(Data listing)

====================

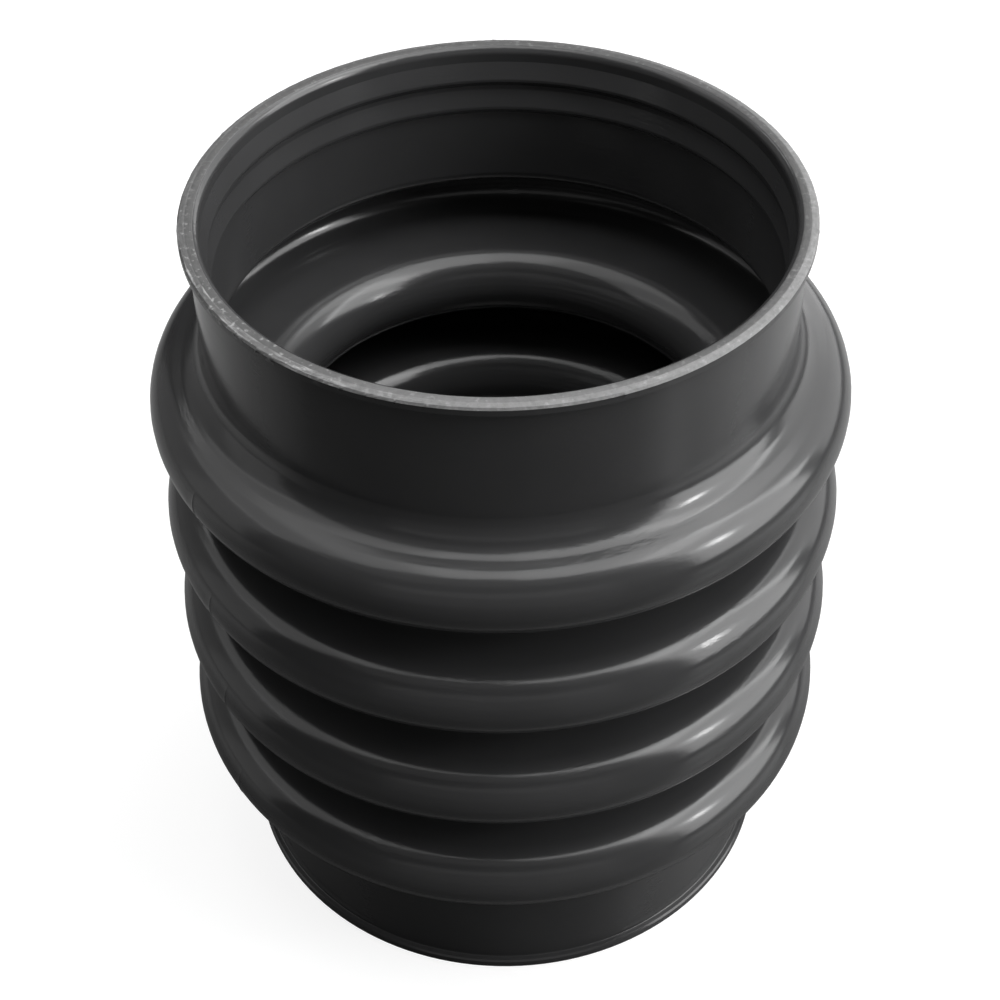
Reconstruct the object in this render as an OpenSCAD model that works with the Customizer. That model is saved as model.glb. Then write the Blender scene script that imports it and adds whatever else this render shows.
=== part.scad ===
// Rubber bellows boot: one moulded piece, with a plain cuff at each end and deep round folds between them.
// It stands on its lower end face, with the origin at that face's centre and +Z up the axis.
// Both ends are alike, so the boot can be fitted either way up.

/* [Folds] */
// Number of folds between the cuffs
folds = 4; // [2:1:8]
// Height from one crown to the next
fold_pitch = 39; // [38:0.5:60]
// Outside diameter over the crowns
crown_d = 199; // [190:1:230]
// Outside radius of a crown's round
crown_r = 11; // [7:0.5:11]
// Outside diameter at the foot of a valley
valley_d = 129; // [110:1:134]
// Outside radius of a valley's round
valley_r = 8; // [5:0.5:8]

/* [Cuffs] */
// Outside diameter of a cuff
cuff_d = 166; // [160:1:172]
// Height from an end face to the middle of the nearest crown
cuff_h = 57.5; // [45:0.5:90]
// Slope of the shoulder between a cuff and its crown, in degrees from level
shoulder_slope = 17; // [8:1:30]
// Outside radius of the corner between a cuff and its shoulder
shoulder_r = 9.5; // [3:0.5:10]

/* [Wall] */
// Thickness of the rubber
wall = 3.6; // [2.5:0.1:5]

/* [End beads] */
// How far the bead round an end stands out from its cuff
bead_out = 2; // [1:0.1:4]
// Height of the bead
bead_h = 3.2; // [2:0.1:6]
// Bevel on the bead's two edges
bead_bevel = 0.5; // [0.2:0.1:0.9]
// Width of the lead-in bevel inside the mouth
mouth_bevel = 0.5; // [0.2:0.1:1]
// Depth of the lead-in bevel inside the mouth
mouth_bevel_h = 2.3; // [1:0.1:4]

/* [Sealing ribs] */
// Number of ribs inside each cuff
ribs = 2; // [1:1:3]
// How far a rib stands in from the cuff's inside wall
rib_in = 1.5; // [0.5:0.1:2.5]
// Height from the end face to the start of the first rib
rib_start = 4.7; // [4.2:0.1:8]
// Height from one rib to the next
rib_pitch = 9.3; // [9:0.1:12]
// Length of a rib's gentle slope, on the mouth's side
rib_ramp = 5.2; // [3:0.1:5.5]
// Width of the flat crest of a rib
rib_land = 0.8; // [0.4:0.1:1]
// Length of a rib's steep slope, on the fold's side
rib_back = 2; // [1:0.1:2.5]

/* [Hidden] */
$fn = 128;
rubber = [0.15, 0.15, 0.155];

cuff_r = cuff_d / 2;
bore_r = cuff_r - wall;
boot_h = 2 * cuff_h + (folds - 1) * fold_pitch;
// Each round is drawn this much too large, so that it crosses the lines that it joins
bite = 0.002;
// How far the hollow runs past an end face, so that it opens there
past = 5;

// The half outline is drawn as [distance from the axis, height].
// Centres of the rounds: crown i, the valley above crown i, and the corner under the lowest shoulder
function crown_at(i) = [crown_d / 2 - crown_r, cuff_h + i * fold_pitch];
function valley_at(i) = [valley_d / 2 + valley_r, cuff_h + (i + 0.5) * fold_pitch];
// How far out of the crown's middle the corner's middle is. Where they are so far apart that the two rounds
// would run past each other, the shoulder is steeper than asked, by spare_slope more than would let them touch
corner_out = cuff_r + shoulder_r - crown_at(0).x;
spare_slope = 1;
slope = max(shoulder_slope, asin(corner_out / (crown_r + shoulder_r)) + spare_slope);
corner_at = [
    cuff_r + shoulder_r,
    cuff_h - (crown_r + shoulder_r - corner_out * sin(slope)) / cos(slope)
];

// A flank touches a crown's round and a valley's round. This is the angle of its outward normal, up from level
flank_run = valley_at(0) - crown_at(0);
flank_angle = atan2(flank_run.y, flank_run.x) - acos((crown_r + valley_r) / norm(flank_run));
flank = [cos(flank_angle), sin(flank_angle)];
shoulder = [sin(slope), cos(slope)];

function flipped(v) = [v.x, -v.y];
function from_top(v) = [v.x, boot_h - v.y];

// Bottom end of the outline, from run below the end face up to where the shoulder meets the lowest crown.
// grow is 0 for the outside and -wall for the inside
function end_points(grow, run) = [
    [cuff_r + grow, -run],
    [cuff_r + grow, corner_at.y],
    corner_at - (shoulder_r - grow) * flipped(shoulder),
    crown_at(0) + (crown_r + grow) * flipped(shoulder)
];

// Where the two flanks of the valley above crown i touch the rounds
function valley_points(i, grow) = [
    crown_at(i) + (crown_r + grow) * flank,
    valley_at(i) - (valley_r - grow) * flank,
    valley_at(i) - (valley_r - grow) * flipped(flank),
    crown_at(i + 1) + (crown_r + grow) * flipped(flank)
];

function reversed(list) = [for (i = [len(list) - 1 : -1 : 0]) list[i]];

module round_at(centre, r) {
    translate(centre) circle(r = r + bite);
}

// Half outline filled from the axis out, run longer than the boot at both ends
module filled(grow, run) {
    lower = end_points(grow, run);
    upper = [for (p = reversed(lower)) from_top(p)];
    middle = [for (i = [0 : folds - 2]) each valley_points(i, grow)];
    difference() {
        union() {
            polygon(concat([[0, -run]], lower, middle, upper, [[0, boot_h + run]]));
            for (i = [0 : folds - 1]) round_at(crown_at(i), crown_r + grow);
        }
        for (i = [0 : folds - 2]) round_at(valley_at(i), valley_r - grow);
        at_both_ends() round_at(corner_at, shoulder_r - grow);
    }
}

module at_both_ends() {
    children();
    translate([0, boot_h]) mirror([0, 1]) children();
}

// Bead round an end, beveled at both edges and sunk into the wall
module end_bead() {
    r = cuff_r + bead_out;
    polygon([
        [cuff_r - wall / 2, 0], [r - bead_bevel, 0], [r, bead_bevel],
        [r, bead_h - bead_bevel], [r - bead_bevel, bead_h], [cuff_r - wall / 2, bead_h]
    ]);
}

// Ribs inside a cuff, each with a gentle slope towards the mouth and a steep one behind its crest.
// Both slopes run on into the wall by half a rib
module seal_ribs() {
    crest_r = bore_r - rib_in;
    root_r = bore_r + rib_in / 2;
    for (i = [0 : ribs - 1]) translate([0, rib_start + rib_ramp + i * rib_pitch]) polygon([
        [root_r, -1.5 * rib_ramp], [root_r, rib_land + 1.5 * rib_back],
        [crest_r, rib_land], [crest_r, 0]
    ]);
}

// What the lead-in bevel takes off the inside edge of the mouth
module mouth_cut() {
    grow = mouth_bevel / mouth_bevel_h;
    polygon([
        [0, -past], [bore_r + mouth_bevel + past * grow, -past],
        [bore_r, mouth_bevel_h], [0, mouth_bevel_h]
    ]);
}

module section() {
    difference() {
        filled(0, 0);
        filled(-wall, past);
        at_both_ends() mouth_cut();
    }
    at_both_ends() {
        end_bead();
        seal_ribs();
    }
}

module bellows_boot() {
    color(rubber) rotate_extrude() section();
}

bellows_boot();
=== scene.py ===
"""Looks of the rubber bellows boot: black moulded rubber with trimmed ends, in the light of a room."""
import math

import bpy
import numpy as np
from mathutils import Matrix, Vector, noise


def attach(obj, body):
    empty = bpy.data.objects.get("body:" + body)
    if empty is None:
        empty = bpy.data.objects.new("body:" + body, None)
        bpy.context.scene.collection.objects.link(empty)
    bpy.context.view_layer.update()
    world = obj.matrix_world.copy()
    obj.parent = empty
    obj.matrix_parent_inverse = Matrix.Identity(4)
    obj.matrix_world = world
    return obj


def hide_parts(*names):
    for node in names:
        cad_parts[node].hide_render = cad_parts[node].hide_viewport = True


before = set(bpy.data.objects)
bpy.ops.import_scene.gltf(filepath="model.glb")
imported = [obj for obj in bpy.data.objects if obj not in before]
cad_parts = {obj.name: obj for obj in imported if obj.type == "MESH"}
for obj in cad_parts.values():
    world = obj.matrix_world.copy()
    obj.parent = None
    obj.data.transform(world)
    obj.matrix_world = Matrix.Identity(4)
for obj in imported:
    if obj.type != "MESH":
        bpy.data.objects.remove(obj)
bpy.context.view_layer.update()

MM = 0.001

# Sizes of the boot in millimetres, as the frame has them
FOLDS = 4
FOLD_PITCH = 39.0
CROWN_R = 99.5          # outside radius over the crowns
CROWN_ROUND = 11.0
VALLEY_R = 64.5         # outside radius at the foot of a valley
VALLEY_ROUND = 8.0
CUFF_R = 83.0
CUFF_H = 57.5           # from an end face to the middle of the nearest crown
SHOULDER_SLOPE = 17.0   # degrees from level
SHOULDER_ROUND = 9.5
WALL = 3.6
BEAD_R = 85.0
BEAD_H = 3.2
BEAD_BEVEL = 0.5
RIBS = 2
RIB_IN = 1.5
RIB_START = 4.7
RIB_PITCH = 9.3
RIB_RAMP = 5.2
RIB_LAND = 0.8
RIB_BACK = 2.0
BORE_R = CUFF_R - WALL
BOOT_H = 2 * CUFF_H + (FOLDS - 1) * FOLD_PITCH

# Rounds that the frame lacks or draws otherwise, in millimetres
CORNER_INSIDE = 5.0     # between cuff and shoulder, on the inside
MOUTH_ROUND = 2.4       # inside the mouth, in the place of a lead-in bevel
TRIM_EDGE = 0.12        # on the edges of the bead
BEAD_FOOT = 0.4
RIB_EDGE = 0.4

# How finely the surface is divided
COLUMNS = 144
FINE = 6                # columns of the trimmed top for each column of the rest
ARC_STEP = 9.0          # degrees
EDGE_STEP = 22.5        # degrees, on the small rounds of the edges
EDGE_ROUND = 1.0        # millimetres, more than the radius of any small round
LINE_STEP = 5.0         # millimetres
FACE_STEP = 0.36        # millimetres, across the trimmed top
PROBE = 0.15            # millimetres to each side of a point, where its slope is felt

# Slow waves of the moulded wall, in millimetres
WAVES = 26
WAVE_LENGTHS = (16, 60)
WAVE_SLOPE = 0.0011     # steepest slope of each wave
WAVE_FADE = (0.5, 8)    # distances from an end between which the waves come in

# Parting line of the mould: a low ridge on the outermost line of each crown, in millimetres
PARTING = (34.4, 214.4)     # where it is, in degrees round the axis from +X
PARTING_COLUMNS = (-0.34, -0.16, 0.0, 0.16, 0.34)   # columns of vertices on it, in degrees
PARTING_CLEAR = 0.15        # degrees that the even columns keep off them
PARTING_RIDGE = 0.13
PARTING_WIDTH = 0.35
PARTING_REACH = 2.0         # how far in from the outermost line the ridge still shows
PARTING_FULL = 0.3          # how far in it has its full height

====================

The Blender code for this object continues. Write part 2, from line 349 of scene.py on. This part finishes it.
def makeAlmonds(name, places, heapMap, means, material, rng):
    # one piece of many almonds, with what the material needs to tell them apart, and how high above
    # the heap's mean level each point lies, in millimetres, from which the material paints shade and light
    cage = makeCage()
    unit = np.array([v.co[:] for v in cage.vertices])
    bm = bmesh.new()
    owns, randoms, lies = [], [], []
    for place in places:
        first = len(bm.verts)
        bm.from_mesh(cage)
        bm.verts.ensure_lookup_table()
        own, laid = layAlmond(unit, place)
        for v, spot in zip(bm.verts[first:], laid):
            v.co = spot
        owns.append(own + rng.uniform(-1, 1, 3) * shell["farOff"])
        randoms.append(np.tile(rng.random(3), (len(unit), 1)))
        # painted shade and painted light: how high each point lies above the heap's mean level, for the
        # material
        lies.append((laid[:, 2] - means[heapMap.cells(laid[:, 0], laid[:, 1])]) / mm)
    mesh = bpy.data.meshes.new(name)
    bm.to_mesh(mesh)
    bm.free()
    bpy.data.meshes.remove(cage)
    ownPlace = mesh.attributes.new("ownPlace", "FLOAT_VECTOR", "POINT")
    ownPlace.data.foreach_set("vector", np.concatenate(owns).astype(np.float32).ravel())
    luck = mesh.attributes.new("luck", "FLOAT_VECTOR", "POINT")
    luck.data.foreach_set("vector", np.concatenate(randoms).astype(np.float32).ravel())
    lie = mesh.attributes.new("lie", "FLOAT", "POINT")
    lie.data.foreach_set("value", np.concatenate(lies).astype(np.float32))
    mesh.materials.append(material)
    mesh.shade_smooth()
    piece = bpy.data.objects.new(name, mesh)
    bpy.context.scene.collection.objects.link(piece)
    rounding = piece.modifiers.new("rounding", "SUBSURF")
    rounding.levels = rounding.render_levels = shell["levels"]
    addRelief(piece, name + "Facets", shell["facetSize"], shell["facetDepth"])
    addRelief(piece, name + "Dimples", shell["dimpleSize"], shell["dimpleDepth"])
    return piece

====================

What you have to do: Above are the records. Print exactly, and only, the lines from the line with "Reconstruct the object" to the line with "mouth_bevel_h = 2.3; // [1:0.1:4]", both inclusive.

Written solution:
Reconstruct the object in this render as an OpenSCAD model that works with the Customizer. That model is saved as model.glb. Then write the Blender scene script that imports it and adds whatever else this render shows.
=== part.scad ===
// Rubber bellows boot: one moulded piece, with a plain cuff at each end and deep round folds between them.
// It stands on its lower end face, with the origin at that face's centre and +Z up the axis.
// Both ends are alike, so the boot can be fitted either way up.

/* [Folds] */
// Number of folds between the cuffs
folds = 4; // [2:1:8]
// Height from one crown to the next
fold_pitch = 39; // [38:0.5:60]
// Outside diameter over the crowns
crown_d = 199; // [190:1:230]
// Outside radius of a crown's round
crown_r = 11; // [7:0.5:11]
// Outside diameter at the foot of a valley
valley_d = 129; // [110:1:134]
// Outside radius of a valley's round
valley_r = 8; // [5:0.5:8]

/* [Cuffs] */
// Outside diameter of a cuff
cuff_d = 166; // [160:1:172]
// Height from an end face to the middle of the nearest crown
cuff_h = 57.5; // [45:0.5:90]
// Slope of the shoulder between a cuff and its crown, in degrees from level
shoulder_slope = 17; // [8:1:30]
// Outside radius of the corner between a cuff and its shoulder
shoulder_r = 9.5; // [3:0.5:10]

/* [Wall] */
// Thickness of the rubber
wall = 3.6; // [2.5:0.1:5]

/* [End beads] */
// How far the bead round an end stands out from its cuff
bead_out = 2; // [1:0.1:4]
// Height of the bead
bead_h = 3.2; // [2:0.1:6]
// Bevel on the bead's two edges
bead_bevel = 0.5; // [0.2:0.1:0.9]
// Width of the lead-in bevel inside the mouth
mouth_bevel = 0.5; // [0.2:0.1:1]
// Depth of the lead-in bevel inside the mouth
mouth_bevel_h = 2.3; // [1:0.1:4]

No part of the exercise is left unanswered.